VIDEO AND AUDIO TESTS
The Intel Hades Canyon NUC model with the Radeon RX Vega M GH GPU surprises us with the NO support to hardware decoding the VP9 Profile 2 codec something really peculiar because as we see in the new AMD APU’s based on Vega if we have it, this point indicate to us we have a custom version cut out in the video aspect of that GPU. On the other hand, the system behaves perfectly in 4K formats with H.265 coding or previous formats. It’s a pity that we do not have any video output for the other Intel HD Graphics 630 GPU that has built-in the correct hardware codec for VP9 Profile 2.
|Intel HD Graphics 630||Radeon RX Vega M GH Graphics||AMD Radeon RX Vega 11 – APU 2400G|
- If we are interested only in using KODI, we can test the LibreELEC operating system for PC
|BBB – H.264 8bit – Simple@L1 – 1080p@25fps – 7 Mbps||Correct|
|Samsung Oceanic Life – H.264 8bit – High@L5.1 – 1080p@30fps – 40 Mbps||Correct|
|Timelapse – H.264 8bit – High@L5.1 – 4K@24fps – 43 Mbps||Correct|
|Anime – H.264 10bit – High 10@L5.1 – 1080p@24fps – 10 Mbps||Correct|
|Tears of steel – HVEC 8bit – Main@L6.2@Main – 1080p@24fps – 17 Mbps||Correct|
|Samsung UHD Dubai – HVEC 10bit – Main 10@L5.2@Main – 4K@24fps – 51 Mbps||Correct|
|Jellyfish – HVEC 10bit – Main 10@L6.1@High – 4K@30fps – 392 Mbps||Corret|
|Anime – HVEC 10bit – Main 10@L4@Main – 1080p@24fps – 21 Mbps||Correct|
|Life of Pi HDR10 – HVEC 10bit – Main 10@L5.1@High – 4K@24fps – 45 Mbps||Correct|
|LG Demo – Dolby Vision – HVEC 12bit – Main 10@L5@Main – 4K@24fps – 30 Mbps||Correct|
|Planet Earth II – HDR HLG 10bit – Main 10@L5@High – 4K@25fps – 31 Mbps||Correct|
|The world in HDR – VP9 Profile 2 10bit – 4K@60fps – 20 Mbps||Frameskip|
|Peru 8K HDR – VP9 Profile 2 10bit – 8K@60fps – 20 Mbps||Frameskip|
With this model we also test the compatibility to play Ultra HD Blu-ray formats and as we see in the test the system is not compatible, there seems to be a problem with the APA / VP protection system using the two GPUs, a pity . We also tried the MKV, Bluray ISO and BDRemux formats that are not a problem since they are only containers, they usually come in H.264 format and with 1080p resolution we will not have any problem in general, we can use KODI to play this formats.
Audio format test
Testing the Intel Hades Canyon NUC using a Yamaha RXV-577 AV receiver we check this device supports DD and DTS 7.1 pass through.

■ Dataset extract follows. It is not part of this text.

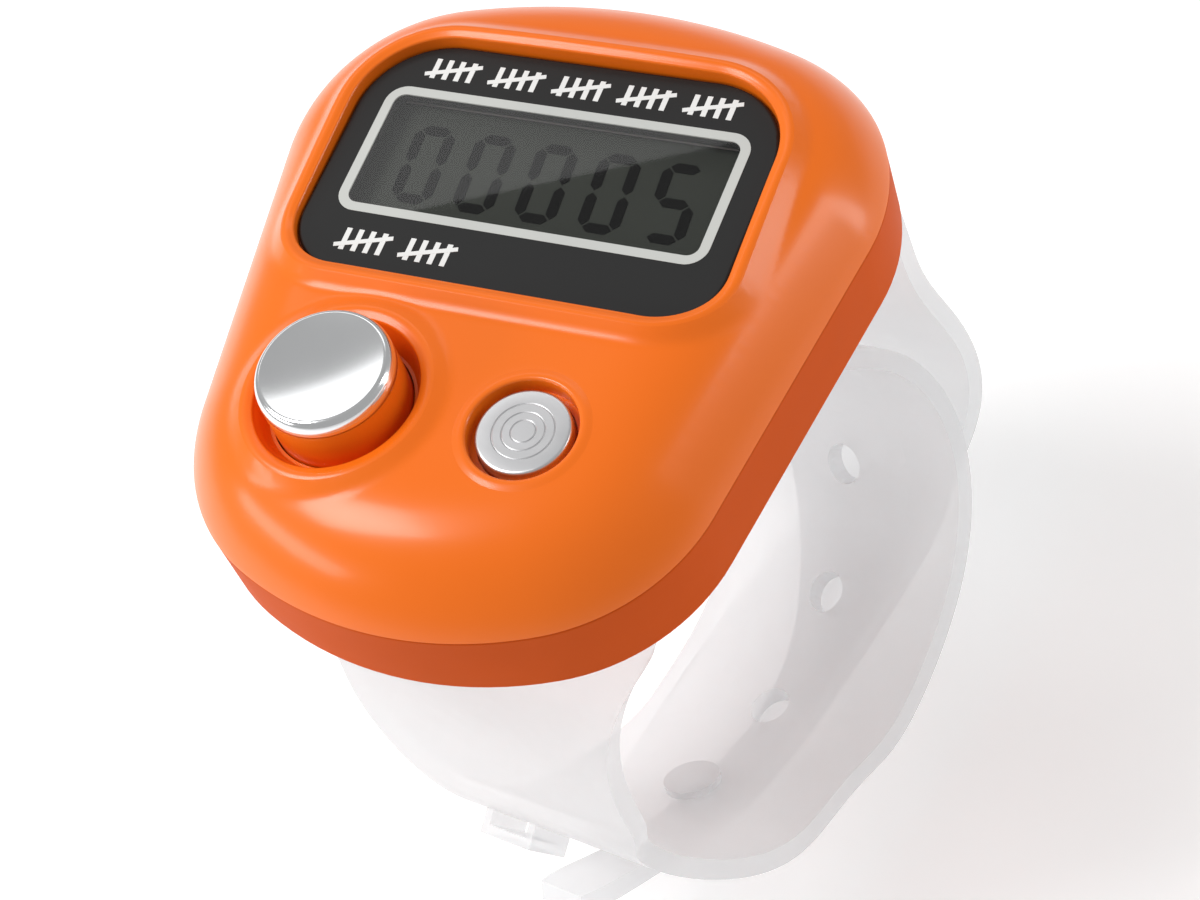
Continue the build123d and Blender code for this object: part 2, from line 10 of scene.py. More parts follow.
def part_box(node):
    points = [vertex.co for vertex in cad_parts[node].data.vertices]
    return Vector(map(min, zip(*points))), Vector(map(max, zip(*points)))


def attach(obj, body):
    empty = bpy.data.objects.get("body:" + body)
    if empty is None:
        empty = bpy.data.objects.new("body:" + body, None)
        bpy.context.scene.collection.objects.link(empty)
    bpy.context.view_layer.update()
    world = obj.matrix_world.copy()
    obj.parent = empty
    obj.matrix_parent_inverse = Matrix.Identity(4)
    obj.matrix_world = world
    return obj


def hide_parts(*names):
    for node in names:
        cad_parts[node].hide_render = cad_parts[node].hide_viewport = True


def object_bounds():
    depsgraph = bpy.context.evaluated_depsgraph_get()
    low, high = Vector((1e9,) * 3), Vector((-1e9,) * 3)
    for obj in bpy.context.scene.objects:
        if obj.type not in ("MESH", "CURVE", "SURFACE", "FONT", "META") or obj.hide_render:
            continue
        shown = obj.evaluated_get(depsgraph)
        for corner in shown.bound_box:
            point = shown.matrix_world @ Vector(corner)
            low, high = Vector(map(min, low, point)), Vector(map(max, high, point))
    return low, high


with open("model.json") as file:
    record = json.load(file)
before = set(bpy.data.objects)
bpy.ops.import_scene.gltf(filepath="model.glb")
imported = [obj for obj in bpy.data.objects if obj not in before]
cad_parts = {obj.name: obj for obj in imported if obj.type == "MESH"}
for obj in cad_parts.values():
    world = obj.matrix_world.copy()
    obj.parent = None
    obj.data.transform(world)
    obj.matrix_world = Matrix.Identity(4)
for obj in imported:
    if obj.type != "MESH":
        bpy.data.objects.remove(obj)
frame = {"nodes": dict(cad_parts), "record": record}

We recommend, as always, to update all the drivers with Windows Update to the latest before connecting the device to our AV receiver.
|Dolby Digital 5.1||OK||OK|
|Dolby Digital Plus 7.1||Core||Core|
|Dolby True HD 7.1||OK||Core|
|Dolby Atmos 7.1||OK*||Core|
|DTS-HD Master Audio 7.1||OK||Core|
|DTS-HD High Resolution 7.1||OK||Core|
- PCM – Stereo downmix from DD or DTS
- Core – Only the core of the format Dolby / DTS is played
- * Our AV receiver does not support these native formats but we check that it does downmix fine
We play streaming for test some content on the Intel Hades Canyon NUC in the usual channels like YouTube or other sources and we verified that we have no problems when playing videos. In YouTube we can play content with the VP9 codec without problems, as we see both the CPU and the VPU do not suffer with this codec.
Streaming services with subscription
We check the most common streaming services playback various contents and we verified that all work properly, the power of this device is more than enough to see any kind of content with them. In Netflix we get to FullHD quality without complications, in the rest of services we get the maximum resolution possible.
|Service||Video Quality||Audio Quality|
|Amazon Prime Video||HD (720p)||Stereo|
After doing all the tests on the Intel Hades Canyon NUC we can say without hesitation that we are before the most powerful compact computer in the world to date, a real beast in terms of performance that leaves far away the previous model Intel Skull Canyon. In this new version with Intel Kaby Lake-G we have the powerful Radeon RX Vega M GH GPU that allows us to play all the titles on the market with good level of detail at resolutions between 4K and 1080p.
On the other hand the Intel Hades Canyon NUC has surprised us not so pleasantly in the aspect of video playback since the not inclusion of the VP9 Profile 2 codec in this custom GPU seems a bad decision for the future. On the other hand it is appreciated the improvement in the ventilation system and the almost zero noise that we will have when we do not demand performance to the hardware. In general, as we see a product that follows its line of this compact family offering in a very small volume a great power, something that is very remarkable but impractical for the expansion and thermal dissipation options, a somewhat larger box don’t would hurt anyone. In general, a product for a very specific niche where it certainly has no rival today if you can afford it.